* begin *
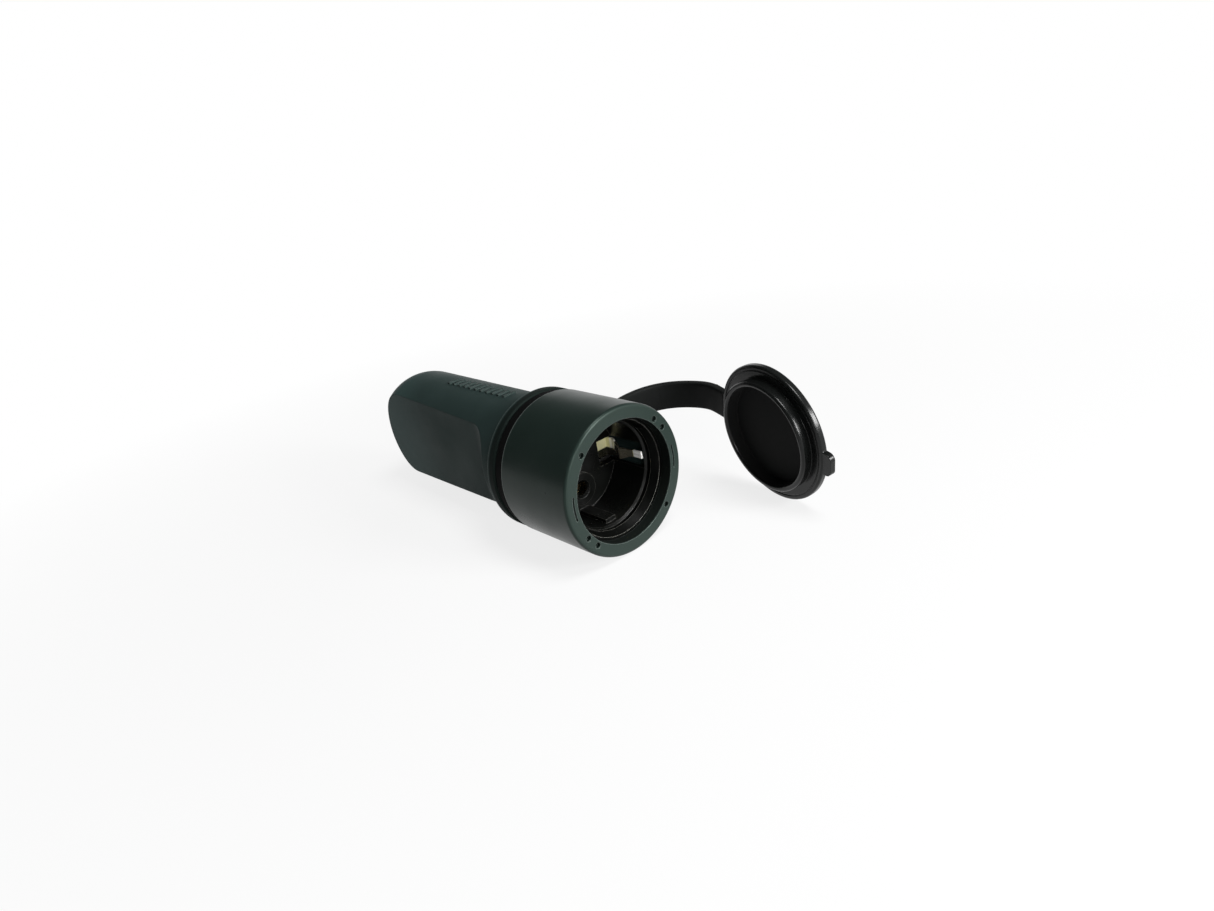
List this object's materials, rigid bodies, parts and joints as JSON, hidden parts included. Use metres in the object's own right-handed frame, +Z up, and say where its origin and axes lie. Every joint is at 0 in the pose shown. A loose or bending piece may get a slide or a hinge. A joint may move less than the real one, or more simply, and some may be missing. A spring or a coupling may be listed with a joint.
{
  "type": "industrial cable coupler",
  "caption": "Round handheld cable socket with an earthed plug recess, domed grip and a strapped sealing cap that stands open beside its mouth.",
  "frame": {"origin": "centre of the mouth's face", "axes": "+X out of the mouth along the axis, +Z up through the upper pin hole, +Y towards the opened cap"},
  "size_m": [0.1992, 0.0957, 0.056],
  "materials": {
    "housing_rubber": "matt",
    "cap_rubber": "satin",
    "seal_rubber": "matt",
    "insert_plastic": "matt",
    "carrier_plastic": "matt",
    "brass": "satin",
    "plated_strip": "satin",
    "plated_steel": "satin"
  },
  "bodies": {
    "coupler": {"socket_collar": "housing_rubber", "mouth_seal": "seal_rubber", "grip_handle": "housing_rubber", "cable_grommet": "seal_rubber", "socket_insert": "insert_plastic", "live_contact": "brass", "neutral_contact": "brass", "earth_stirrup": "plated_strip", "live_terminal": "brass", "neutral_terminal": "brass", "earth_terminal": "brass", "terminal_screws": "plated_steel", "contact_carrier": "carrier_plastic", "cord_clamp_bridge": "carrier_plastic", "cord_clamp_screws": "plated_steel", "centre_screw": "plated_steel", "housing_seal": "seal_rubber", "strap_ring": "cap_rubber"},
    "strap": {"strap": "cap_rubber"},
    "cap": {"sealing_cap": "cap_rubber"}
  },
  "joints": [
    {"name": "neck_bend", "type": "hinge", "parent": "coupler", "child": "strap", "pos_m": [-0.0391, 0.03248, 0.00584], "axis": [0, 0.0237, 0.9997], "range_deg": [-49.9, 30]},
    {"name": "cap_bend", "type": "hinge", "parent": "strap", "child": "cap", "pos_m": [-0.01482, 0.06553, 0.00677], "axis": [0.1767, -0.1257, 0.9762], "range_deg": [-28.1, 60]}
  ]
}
* end *
### Instruction
Copy all of the data exactly.

### Exercise result
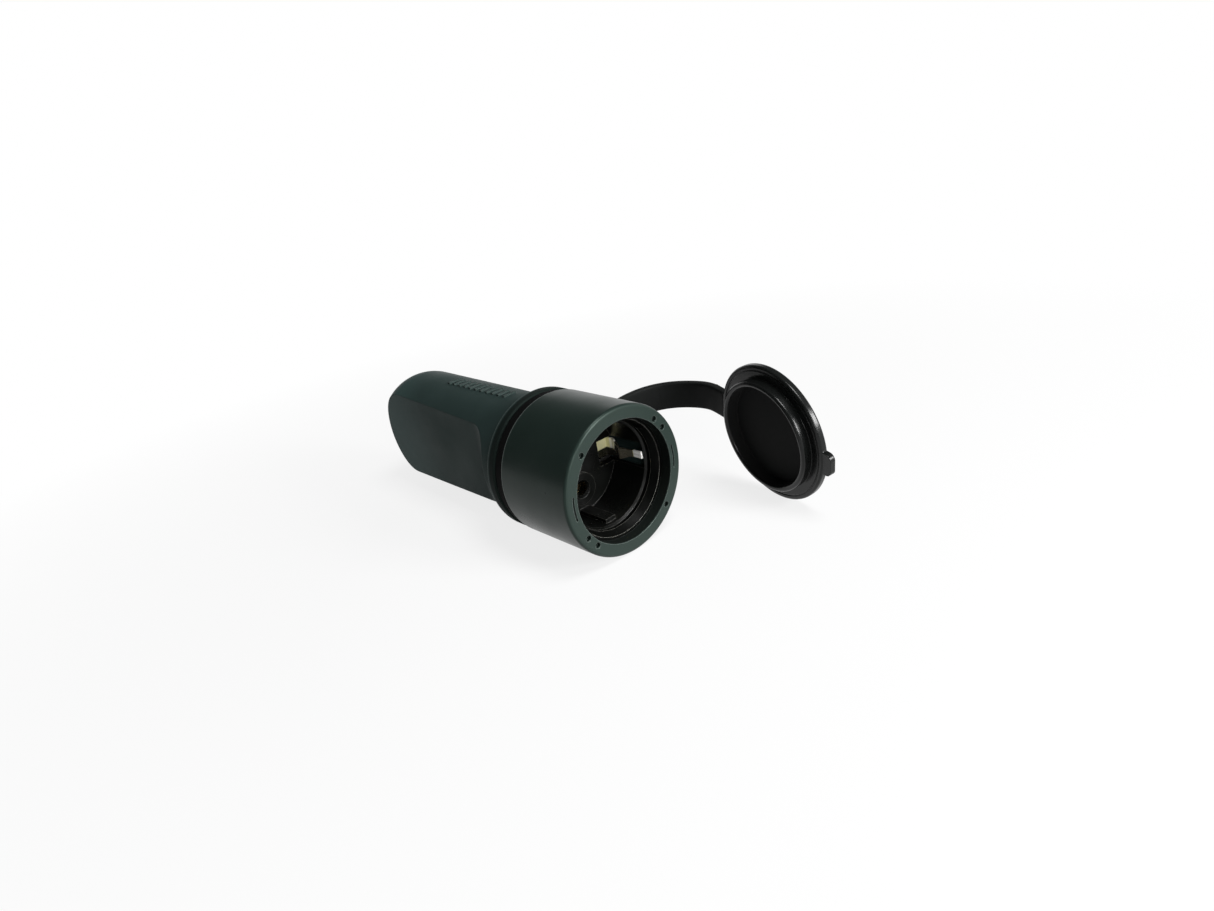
List this object's materials, rigid bodies, parts and joints as JSON, hidden parts included. Use metres in the object's own right-handed frame, +Z up, and say where its origin and axes lie. Every joint is at 0 in the pose shown. A loose or bending piece may get a slide or a hinge. A joint may move less than the real one, or more simply, and some may be missing. A spring or a coupling may be listed with a joint.
{
  "type": "industrial cable coupler",
  "caption": "Round handheld cable socket with an earthed plug recess, domed grip and a strapped sealing cap that stands open beside its mouth.",
  "frame": {"origin": "centre of the mouth's face", "axes": "+X out of the mouth along the axis, +Z up through the upper pin hole, +Y towards the opened cap"},
  "size_m": [0.1992, 0.0957, 0.056],
  "materials": {
    "housing_rubber": "matt",
    "cap_rubber": "satin",
    "seal_rubber": "matt",
    "insert_plastic": "matt",
    "carrier_plastic": "matt",
    "brass": "satin",
    "plated_strip": "satin",
    "plated_steel": "satin"
  },
  "bodies": {
    "coupler": {"socket_collar": "housing_rubber", "mouth_seal": "seal_rubber", "grip_handle": "housing_rubber", "cable_grommet": "seal_rubber", "socket_insert": "insert_plastic", "live_contact": "brass", "neutral_contact": "brass", "earth_stirrup": "plated_strip", "live_terminal": "brass", "neutral_terminal": "brass", "earth_terminal": "brass", "terminal_screws": "plated_steel", "contact_carrier": "carrier_plastic", "cord_clamp_bridge": "carrier_plastic", "cord_clamp_screws": "plated_steel", "centre_screw": "plated_steel", "housing_seal": "seal_rubber", "strap_ring": "cap_rubber"},
    "strap": {"strap": "cap_rubber"},
    "cap": {"sealing_cap": "cap_rubber"}
  },
  "joints": [
    {"name": "neck_bend", "type": "hinge", "parent": "coupler", "child": "strap", "pos_m": [-0.0391, 0.03248, 0.00584], "axis": [0, 0.0237, 0.9997], "range_deg": [-49.9, 30]},
    {"name": "cap_bend", "type": "hinge", "parent": "strap", "child": "cap", "pos_m": [-0.01482, 0.06553, 0.00677], "axis": [0.1767, -0.1257, 0.9762], "range_deg": [-28.1, 60]}
  ]
}